The pattern mattered because it showed the revolt was not confined to one wing or one office. It spread from frontbench aides to ministers, and from demands for a timetable to a push for a successor. Burnham, seen by some observers as the heir apparent, is not yet in parliament and would first have to win a byelection in Makerfield, a constituency on the edge of Wigan, where is bullish about its chances and the Greens are also likely to campaign hard.

Starmer’s allies have responded by arguing that the rebellion is much smaller than its authors claim. On Wednesday, Downing Street tried to provoke Streeting into a formal challenge, and Starmer agreed to a humiliatingly short meeting with him. Allies then briefed that Streeting had nowhere near the 81 MPs needed and had bottled it. At lunchtime on Thursday, Streeting answered with a long and damning letter, keeping the confrontation alive even as the legal path to a leadership contest remained blocked.

One Labour official loyal to Starmer said: “At several points this week I’ve felt like I was going mad.” The same official added: “Why are we even doing this? You can’t go around saying ‘the PM has to leave, and we don’t know who will replace him’. It’s wildly irresponsible.” That frustration captures the contradiction at the heart of the party’s crisis: MPs are acting as if Starmer’s time is already over, while none of them has yet lined up the nominations needed to replace him.
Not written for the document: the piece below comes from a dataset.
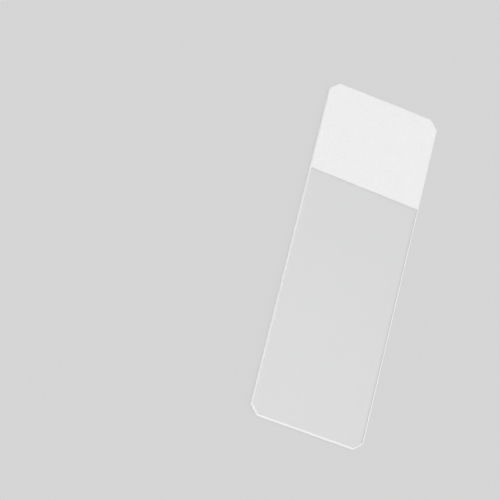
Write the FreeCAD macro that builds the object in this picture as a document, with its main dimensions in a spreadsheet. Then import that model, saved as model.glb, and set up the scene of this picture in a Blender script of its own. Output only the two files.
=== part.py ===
"""Microscope slide: one plate of clear glass, ground on every edge, with a frosted band to write on.

The plate lies on its plain face. The origin is the centre of that face, +X points to the
frosted end, +Y across the plate and +Z out of the face that carries the specimen.
All lengths are millimetres.
"""

import FreeCAD, Part
import Sketcher
import os

# Driving dimensions: alias, value, what it is.
DIMENSIONS = [
    ("slide_length", 76.0, "length of the plate, end to end"),
    ("slide_width", 26.0, "width of the plate"),
    ("slide_thickness", 1.0, "thickness of the glass"),
    ("corner_cut", 1.9, "leg of the 45 degree cut across each corner"),
    ("edge_bevel", 0.25, "leg of the 45 degree bevel ground along both faces"),
    ("frosted_length", 20.5, "length of the frosted band, from the end of the plate"),
    ("frosted_depth", 0.02, "glass that frosting takes off the face"),
]

AXIS_ACROSS = -1  # Sketcher's number for a sketch's own horizontal axis
AXIS_UPRIGHT = -2  # and for its vertical axis
START, END = 1, 2  # Sketcher's numbers for the two ends of a line
LEVEL = 0.999  # upright part of a face's normal, past which the face counts as level


def make_sheet(doc):
    """Puts the driving dimensions in a spreadsheet, one row each."""
    sheet = doc.addObject("Spreadsheet::Sheet", "dims")
    for row, (alias, value, meaning) in enumerate(DIMENSIONS, start=1):
        sheet.set(f"A{row}", meaning)
        sheet.set(f"B{row}", str(value))
        sheet.setAlias(f"B{row}", alias)
    doc.recompute()
    return sheet


def add_sketch(body, name, lift=None):
    """Adds a sketch on the body's own XY plane, lifted along +Z by an expression."""
    sketch = body.newObject("Sketcher::SketchObject", name)
    plane = next(f for f in body.Origin.OriginFeatures if f.Role == "XY_Plane")
    sketch.AttachmentSupport = [(plane, "")]
    sketch.MapMode = "FlatFace"
    if lift:
        sketch.setExpression("AttachmentOffset.Base.z", lift)
    return sketch


def add_loop(sketch, corners):
    """Draws a closed loop of lines through the corners, each joined to the next."""
    points = [FreeCAD.Vector(x, y, 0) for x, y in corners]
    ends = points[1:] + points[:1]
    lines = [sketch.addGeometry(Part.LineSegment(a, b)) for a, b in zip(points, ends)]
    for line, following in zip(lines, lines[1:] + lines[:1]):
        sketch.addConstraint(Sketcher.Constraint("Coincident", line, END, following, START))
    return lines


def mirror(sketch, first, second, axis):
    """Holds two points, each a line and one of its ends, as mirror images about an axis."""
    sketch.addConstraint(Sketcher.Constraint("Symmetric", *first, *second, axis))


def measure(sketch, kind, name, first, second, value, expression):
    """Names the distance along one axis between two points and ties it to the sheet."""
    number = sketch.addConstraint(Sketcher.Constraint(kind, *first, *second, value))
    sketch.renameConstraint(number, name)
    sketch.setExpression(f"Constraints.{name}", expression)


def draw_outline(sketch, sheet):
    """The plate from above: a rectangle about the origin with its four corners cut off."""
    end = sheet.slide_length / 2
    side = sheet.slide_width / 2
    cut = sheet.corner_cut
    front, _, right, _, back, _, left, _ = add_loop(
        sketch,
        [
            (cut - end, -side),
            (end - cut, -side),
            (end, cut - side),
            (end, side - cut),
            (end - cut, side),
            (cut - end, side),
            (-end, side - cut),
            (-end, cut - side),
        ],
    )
    mirror(sketch, (front, START), (front, END), AXIS_UPRIGHT)
    mirror(sketch, (back, START), (back, END), AXIS_UPRIGHT)
    mirror(sketch, (right, START), (right, END), AXIS_ACROSS)
    mirror(sketch, (left, START), (left, END), AXIS_ACROSS)
    mirror(sketch, (right, START), (left, END), AXIS_UPRIGHT)
    mirror(sketch, (front, START), (back, END), AXIS_ACROSS)
    measure(sketch, "DistanceX", "length", (left, END), (right, START), 2 * end, "dims.slide_length")
    measure(sketch, "DistanceY", "width", (front, START), (back, END), 2 * side, "dims.slide_width")
    measure(sketch, "DistanceX", "cut_along", (front, END), (right, START), cut, "dims.corner_cut")
    measure(sketch, "DistanceY", "cut_across", (front, END), (right, START), cut, "dims.corner_cut")


def draw_frosted_band(sketch, sheet):
    """The frosted band from above: the full width of the plate, in from its +X end."""
    end = sheet.slide_length / 2
    side = sheet.slide_width / 2
    inner = end - sheet.frosted_length
    front, right, back, _ = add_loop(
        sketch, [(inner, -side), (end, -side), (end, side), (inner, side)]
    )
    sketch.addConstraint(Sketcher.Constraint("Horizontal", front))
    mirror(sketch, (right, START), (right, END), AXIS_ACROSS)
    mirror(sketch, (front, START), (back, END), AXIS_ACROSS)
    origin = (AXIS_ACROSS, START)
    measure(sketch, "DistanceX", "end", origin, (right, START), end, "dims.slide_length / 2")
    measure(
        sketch, "DistanceX", "band", (front, START), (front, END), end - inner, "dims.frosted_length"
    )
    measure(sketch, "DistanceY", "width", (right, START), (right, END), 2 * side, "dims.slide_width")


def flat_faces(shape):
    """Names of the level faces: the top and the underside of the plate."""
    return [
        f"Face{number}"
        for number, face in enumerate(shape.Faces, start=1)
        if abs(face.normalAt(0, 0).z) > LEVEL
    ]


def make_glass_slide(doc, sheet):
    """Cuts the plate from sheet glass, grinds its edges and frosts one end of its top face."""
    body = doc.addObject("PartDesign::Body", "GlassSlide")
    body.Label = "glass_slide"

    outline = add_sketch(body, "PlateOutline")
    draw_outline(outline, sheet)
    plate = body.newObject("PartDesign::Pad", "Plate")
    plate.Profile = outline
    plate.setExpression("Length", "dims.slide_thickness")
    doc.recompute()

    bevels = body.newObject("PartDesign::Chamfer", "GroundEdges")
    bevels.Base = (plate, flat_faces(plate.Shape))
    bevels.setExpression("Size", "dims.edge_bevel")
    doc.recompute()

    band = add_sketch(body, "FrostedOutline", lift="dims.slide_thickness")
    draw_frosted_band(band, sheet)
    frosting = body.newObject("PartDesign::Pocket", "FrostedBand")
    frosting.Profile = band
    frosting.setExpression("Length", "dims.frosted_depth")
    doc.recompute()
    return body, [plate, bevels, frosting]


def check(doc, features):
    """Stops if an object failed, or if a bevel or the frosting took no glass away."""
    for item in doc.Objects:
        if "Invalid" in item.State or "Error" in item.State:
            raise RuntimeError(f"{item.Name} failed: {item.State}")
    volumes = [feature.Shape.Volume for feature in features]
    for feature, before, after in zip(features[1:], volumes, volumes[1:]):
        print(f"{feature.Name} takes away {before - after:.3f} mm3")
        if after >= before:
            raise RuntimeError(f"{feature.Name} cut nothing")


def export(body):
    """Writes the finished solid as parts/LABEL.step."""
    shape = body.Shape
    if shape.isNull() or not shape.isValid() or len(shape.Solids) != 1:
        raise RuntimeError(f"{body.Label} isn't one valid solid")
    os.makedirs("parts", exist_ok=True)
    shape.exportStep(f"parts/{body.Label}.step")
    box = shape.BoundBox
    print(f"{body.Label}: {box.XLength:.2f} x {box.YLength:.2f} x {box.ZLength:.2f} mm")
    print(f"{body.Label}: {shape.Volume:.2f} mm3, {len(shape.Faces)} faces")


def main():
    doc = FreeCAD.newDocument("microscope_slide")
    sheet = make_sheet(doc)
    body, features = make_glass_slide(doc, sheet)
    check(doc, features)
    export(body)


main()
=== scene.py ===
import bmesh
import bpy
import math
import random
from mathutils import Matrix, Vector, noise
from mathutils.geometry import delaunay_2d_cdt


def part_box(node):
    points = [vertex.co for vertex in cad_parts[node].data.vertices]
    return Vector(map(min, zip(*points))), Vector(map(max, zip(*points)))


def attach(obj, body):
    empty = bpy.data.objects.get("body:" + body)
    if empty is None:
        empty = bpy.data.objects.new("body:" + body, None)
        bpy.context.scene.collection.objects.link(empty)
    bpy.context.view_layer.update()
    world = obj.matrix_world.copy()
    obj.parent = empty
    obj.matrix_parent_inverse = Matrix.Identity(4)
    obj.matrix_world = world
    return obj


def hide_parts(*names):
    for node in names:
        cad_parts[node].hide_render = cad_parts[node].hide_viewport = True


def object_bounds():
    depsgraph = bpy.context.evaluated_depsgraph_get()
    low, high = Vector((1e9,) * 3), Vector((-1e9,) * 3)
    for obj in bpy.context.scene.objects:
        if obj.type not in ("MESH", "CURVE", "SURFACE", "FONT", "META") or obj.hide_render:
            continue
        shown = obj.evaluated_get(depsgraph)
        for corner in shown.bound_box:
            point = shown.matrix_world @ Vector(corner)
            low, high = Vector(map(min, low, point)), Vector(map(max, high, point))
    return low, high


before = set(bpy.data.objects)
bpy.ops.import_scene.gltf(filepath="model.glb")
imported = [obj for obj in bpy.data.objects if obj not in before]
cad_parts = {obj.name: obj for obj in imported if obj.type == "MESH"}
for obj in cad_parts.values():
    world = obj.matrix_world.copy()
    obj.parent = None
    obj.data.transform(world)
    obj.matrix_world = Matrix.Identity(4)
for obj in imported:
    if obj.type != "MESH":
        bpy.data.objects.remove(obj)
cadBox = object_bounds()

mm = 0.001  # the frame is in metres
random.seed(76)


camera = {
    "aim": (-4.48 * mm, 21.07 * mm),  # from the slide's centre, on the surface that it lies on
    "distance": 601.3 * mm,
    "azimuth": 139.08,  # of the camera as seen from the aim, counted from +X towards +Y
    "elevation": 63.43,
    "roll": 58.41,
    "lens": 208.8,
    "clip": (1 * mm, 20),  # the nearest and the furthest that it sees
}


def towards(azimuth, elevation):  # degrees, from +X towards +Y, and up
    a, e = math.radians(azimuth), math.radians(elevation)
    return Vector((math.cos(e) * math.cos(a), math.cos(e) * math.sin(a), math.sin(e)))


def buildCamera():
    low, high = cadBox
    middle = (low + high) / 2
    aim = Vector((middle.x + camera["aim"][0], middle.y + camera["aim"][1], low.z))
    outward = towards(camera["azimuth"], camera["elevation"])
    data = bpy.data.cameras.new("viewCamera")
    data.lens = camera["lens"]
    data.clip_start, data.clip_end = camera["clip"]
    obj = bpy.data.objects.new("viewCamera", data)
    level = (-outward).to_track_quat("-Z", "Y").to_matrix().to_4x4()
    turn = Matrix.Rotation(math.radians(camera["roll"]), 4, "Z")
    obj.matrix_world = Matrix.Translation(aim + outward * camera["distance"]) @ level @ turn
    bpy.context.scene.collection.objects.link(obj)
    bpy.context.scene.camera = obj


buildCamera()
print("camera set")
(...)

That gap explains why Friday morning’s appearance by Reed was so pointed. It was not just a defense of the prime minister. It was an assertion that the rules, and the arithmetic, still belong to Starmer’s side. Labour has spent much of its time in opposition fighting itself, and the speed with which that habit returned so soon after a landslide election win is now the story. For now, the answer to the leadership question is clear: no one has enough support to force Starmer out, and the party remains trapped between a prime minister under pressure and rivals who are not yet ready to move.